◆ WHAT IS NEEDED ◆
Each line from the one containing "What build123d script" through the one containing "knob_edge_round = 0.3" must be echoed exactly, endpoints included, and every other line omitted.

◆ CAD and scene scripts ◆
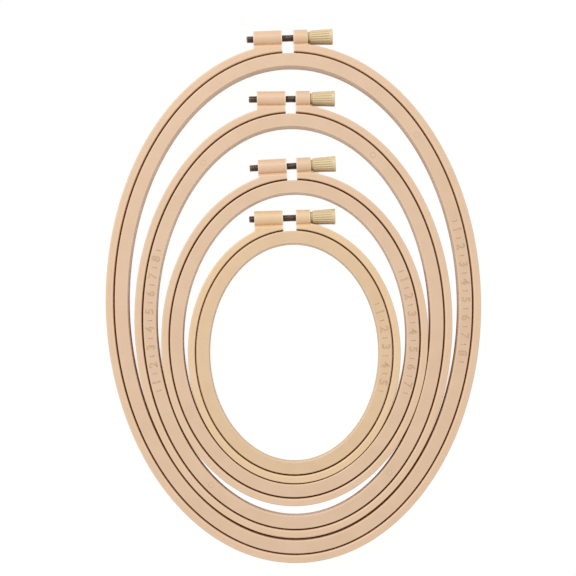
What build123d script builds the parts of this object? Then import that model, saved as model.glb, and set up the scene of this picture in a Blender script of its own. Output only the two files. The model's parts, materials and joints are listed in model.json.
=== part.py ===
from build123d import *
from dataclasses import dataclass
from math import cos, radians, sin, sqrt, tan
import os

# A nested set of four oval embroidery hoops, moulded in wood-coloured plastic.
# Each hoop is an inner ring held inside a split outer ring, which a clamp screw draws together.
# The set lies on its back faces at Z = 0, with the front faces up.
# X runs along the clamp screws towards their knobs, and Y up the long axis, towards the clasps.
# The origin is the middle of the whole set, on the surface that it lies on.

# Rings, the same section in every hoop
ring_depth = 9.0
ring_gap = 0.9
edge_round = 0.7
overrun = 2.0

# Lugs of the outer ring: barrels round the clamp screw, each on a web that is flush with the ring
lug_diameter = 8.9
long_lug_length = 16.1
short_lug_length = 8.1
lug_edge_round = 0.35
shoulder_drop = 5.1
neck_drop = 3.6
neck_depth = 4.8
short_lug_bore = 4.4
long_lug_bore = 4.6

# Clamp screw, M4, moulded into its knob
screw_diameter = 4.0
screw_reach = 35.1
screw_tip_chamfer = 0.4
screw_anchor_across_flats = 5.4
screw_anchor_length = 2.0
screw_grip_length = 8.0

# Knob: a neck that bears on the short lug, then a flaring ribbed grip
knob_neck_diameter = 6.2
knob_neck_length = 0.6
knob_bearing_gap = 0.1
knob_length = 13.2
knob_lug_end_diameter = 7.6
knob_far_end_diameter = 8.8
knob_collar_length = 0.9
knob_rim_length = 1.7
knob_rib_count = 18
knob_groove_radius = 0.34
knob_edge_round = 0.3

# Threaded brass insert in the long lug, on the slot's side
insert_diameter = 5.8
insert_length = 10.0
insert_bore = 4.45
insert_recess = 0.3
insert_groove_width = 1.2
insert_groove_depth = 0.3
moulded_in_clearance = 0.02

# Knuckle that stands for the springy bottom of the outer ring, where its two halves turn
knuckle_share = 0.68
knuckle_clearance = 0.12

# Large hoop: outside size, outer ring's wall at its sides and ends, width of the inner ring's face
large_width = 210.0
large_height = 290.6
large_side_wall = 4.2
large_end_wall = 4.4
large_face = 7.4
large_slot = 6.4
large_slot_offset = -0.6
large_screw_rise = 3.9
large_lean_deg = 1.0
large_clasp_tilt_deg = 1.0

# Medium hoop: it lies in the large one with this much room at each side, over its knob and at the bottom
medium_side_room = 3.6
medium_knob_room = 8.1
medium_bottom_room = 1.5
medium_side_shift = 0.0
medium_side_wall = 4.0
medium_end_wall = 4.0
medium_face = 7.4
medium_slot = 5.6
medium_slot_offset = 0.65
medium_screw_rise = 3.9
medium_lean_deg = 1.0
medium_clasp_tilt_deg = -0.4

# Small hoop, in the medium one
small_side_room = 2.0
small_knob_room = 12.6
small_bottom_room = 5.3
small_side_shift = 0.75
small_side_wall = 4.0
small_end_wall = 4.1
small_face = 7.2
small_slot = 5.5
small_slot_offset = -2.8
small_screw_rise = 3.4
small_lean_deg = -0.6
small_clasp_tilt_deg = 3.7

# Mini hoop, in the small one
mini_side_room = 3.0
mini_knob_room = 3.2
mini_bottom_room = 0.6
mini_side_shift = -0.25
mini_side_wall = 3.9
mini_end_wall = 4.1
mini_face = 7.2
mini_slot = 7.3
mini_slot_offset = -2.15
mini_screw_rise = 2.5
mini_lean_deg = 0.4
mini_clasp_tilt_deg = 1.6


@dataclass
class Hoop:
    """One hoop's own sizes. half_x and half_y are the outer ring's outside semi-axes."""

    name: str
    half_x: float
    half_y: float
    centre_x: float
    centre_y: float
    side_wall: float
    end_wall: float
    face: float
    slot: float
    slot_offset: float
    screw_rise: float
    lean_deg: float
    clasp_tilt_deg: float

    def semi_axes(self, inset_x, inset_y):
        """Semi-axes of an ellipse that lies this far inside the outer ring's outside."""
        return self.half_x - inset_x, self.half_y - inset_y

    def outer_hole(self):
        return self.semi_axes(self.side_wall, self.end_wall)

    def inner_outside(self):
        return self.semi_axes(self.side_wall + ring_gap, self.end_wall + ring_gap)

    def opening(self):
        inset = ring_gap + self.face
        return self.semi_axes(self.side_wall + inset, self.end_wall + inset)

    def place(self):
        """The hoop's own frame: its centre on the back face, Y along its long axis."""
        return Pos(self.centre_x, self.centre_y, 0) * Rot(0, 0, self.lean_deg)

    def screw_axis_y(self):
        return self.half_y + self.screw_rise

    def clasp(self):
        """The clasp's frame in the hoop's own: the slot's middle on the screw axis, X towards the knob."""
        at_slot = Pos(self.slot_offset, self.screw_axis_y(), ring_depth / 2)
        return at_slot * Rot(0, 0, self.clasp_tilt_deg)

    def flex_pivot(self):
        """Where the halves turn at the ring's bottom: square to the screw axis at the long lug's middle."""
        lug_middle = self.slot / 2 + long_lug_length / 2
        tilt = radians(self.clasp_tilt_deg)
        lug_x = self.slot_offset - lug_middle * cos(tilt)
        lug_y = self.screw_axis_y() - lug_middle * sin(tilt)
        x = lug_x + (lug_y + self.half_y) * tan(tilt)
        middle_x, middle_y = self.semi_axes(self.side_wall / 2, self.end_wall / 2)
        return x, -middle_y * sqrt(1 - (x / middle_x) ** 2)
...
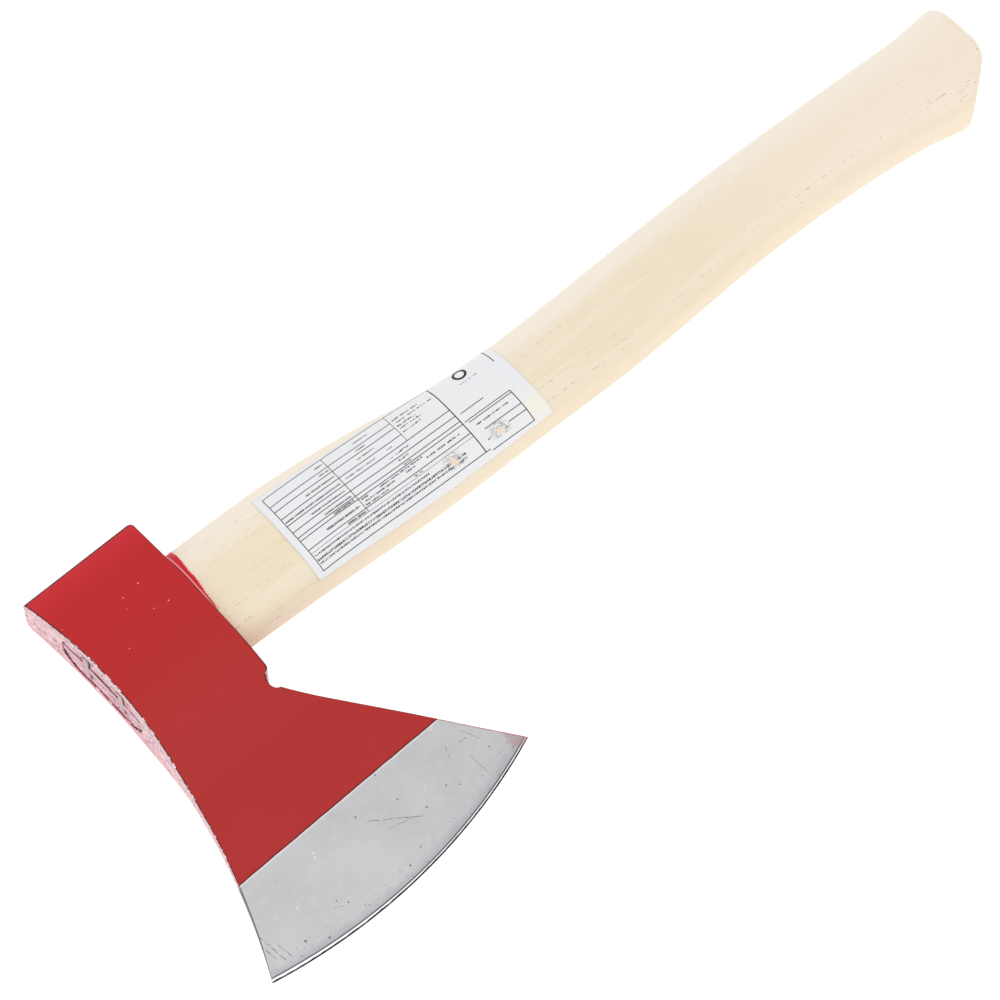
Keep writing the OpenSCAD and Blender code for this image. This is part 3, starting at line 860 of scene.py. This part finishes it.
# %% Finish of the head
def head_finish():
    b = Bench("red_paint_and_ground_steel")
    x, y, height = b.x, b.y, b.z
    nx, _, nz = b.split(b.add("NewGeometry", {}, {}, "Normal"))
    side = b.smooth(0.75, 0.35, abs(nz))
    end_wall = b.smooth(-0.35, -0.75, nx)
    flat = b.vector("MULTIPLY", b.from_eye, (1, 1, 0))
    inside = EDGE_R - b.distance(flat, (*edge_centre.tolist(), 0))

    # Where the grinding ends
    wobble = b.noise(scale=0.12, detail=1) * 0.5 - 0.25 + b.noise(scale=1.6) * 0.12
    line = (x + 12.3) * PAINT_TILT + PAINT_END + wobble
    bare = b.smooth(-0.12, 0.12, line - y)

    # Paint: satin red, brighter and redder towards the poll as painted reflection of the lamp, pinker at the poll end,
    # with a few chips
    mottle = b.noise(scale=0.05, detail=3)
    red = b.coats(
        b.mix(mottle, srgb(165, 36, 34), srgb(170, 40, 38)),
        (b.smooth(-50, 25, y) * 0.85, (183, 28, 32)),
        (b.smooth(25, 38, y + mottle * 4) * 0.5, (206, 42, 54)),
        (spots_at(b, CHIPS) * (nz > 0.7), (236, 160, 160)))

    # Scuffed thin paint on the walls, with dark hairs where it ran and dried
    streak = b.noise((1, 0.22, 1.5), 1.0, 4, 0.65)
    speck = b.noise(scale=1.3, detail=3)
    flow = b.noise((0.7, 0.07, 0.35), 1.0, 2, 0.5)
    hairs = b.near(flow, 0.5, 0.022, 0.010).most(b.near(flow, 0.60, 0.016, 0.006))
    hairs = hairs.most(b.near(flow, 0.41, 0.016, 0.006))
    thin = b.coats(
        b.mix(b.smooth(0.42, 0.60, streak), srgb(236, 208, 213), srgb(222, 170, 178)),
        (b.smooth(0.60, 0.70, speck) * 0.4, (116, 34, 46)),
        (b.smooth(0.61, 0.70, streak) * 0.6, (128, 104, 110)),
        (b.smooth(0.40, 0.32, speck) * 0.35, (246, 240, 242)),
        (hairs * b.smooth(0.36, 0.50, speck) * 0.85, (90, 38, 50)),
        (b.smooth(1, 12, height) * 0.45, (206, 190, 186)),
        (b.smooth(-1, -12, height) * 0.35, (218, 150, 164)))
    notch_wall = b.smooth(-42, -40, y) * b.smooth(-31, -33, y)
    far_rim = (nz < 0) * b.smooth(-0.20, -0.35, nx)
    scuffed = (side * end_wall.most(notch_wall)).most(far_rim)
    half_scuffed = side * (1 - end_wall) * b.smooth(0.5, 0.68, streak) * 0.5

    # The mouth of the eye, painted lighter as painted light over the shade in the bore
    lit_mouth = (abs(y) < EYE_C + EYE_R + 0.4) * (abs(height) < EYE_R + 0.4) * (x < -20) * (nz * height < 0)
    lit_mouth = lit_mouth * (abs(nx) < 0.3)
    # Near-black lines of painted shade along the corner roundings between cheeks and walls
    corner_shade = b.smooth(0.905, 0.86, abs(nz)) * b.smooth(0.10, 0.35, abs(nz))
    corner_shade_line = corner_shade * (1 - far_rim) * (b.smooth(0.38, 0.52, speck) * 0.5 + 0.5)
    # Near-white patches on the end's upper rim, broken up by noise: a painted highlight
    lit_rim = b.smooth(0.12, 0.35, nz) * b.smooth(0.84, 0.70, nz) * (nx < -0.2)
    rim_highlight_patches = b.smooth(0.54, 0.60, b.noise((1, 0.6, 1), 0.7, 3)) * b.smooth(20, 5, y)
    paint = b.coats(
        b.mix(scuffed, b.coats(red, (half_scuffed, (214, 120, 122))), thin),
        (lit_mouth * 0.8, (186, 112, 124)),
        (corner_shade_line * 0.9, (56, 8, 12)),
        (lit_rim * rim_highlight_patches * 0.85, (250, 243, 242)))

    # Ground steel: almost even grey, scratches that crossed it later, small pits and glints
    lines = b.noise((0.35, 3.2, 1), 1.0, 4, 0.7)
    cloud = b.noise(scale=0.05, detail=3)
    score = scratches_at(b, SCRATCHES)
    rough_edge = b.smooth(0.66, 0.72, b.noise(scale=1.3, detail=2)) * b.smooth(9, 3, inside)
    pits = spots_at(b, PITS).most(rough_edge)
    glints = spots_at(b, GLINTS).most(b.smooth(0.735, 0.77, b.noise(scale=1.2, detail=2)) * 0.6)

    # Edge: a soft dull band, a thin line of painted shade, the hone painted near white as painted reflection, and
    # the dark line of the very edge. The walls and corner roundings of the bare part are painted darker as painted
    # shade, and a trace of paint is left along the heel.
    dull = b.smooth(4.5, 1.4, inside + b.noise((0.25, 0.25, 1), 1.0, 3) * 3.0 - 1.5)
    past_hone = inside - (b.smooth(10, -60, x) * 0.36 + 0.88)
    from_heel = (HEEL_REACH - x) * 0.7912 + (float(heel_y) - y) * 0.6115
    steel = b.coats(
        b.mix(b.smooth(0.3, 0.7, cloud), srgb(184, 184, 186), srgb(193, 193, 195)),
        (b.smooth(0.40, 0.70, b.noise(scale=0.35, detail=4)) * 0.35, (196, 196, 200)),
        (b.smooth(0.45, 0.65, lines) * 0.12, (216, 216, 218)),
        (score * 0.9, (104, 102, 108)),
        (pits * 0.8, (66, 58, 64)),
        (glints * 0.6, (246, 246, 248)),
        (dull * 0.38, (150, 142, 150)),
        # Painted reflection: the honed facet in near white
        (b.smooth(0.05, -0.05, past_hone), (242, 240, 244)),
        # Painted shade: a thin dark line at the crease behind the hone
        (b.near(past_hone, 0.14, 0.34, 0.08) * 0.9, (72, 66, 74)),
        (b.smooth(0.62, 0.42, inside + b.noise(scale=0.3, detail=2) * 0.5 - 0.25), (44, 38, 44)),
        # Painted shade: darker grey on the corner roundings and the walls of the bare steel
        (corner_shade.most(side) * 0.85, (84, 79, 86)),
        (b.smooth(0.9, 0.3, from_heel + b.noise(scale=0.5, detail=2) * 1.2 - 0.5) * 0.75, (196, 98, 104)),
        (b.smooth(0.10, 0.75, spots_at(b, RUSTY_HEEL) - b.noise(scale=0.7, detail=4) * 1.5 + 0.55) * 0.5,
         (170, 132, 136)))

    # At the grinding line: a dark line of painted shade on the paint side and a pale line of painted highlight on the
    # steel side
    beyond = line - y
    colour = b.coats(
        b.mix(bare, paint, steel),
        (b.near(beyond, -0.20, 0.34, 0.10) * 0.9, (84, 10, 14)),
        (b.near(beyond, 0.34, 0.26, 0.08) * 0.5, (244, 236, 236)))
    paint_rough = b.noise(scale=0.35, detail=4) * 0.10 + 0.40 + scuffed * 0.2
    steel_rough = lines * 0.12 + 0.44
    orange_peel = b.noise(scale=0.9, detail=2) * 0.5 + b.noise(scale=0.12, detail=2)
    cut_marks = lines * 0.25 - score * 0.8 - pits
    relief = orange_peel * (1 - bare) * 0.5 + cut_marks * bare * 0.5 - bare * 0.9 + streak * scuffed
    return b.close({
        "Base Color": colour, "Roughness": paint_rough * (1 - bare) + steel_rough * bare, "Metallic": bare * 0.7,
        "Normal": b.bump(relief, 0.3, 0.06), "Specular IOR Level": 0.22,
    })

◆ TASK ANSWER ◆
What build123d script builds the parts of this object? Then import that model, saved as model.glb, and set up the scene of this picture in a Blender script of its own. Output only the two files. The model's parts, materials and joints are listed in model.json.
=== part.py ===
from build123d import *
from dataclasses import dataclass
from math import cos, radians, sin, sqrt, tan
import os

# A nested set of four oval embroidery hoops, moulded in wood-coloured plastic.
# Each hoop is an inner ring held inside a split outer ring, which a clamp screw draws together.
# The set lies on its back faces at Z = 0, with the front faces up.
# X runs along the clamp screws towards their knobs, and Y up the long axis, towards the clasps.
# The origin is the middle of the whole set, on the surface that it lies on.

# Rings, the same section in every hoop
ring_depth = 9.0
ring_gap = 0.9
edge_round = 0.7
overrun = 2.0

# Lugs of the outer ring: barrels round the clamp screw, each on a web that is flush with the ring
lug_diameter = 8.9
long_lug_length = 16.1
short_lug_length = 8.1
lug_edge_round = 0.35
shoulder_drop = 5.1
neck_drop = 3.6
neck_depth = 4.8
short_lug_bore = 4.4
long_lug_bore = 4.6

# Clamp screw, M4, moulded into its knob
screw_diameter = 4.0
screw_reach = 35.1
screw_tip_chamfer = 0.4
screw_anchor_across_flats = 5.4
screw_anchor_length = 2.0
screw_grip_length = 8.0

# Knob: a neck that bears on the short lug, then a flaring ribbed grip
knob_neck_diameter = 6.2
knob_neck_length = 0.6
knob_bearing_gap = 0.1
knob_length = 13.2
knob_lug_end_diameter = 7.6
knob_far_end_diameter = 8.8
knob_collar_length = 0.9
knob_rim_length = 1.7
knob_rib_count = 18
knob_groove_radius = 0.34
knob_edge_round = 0.3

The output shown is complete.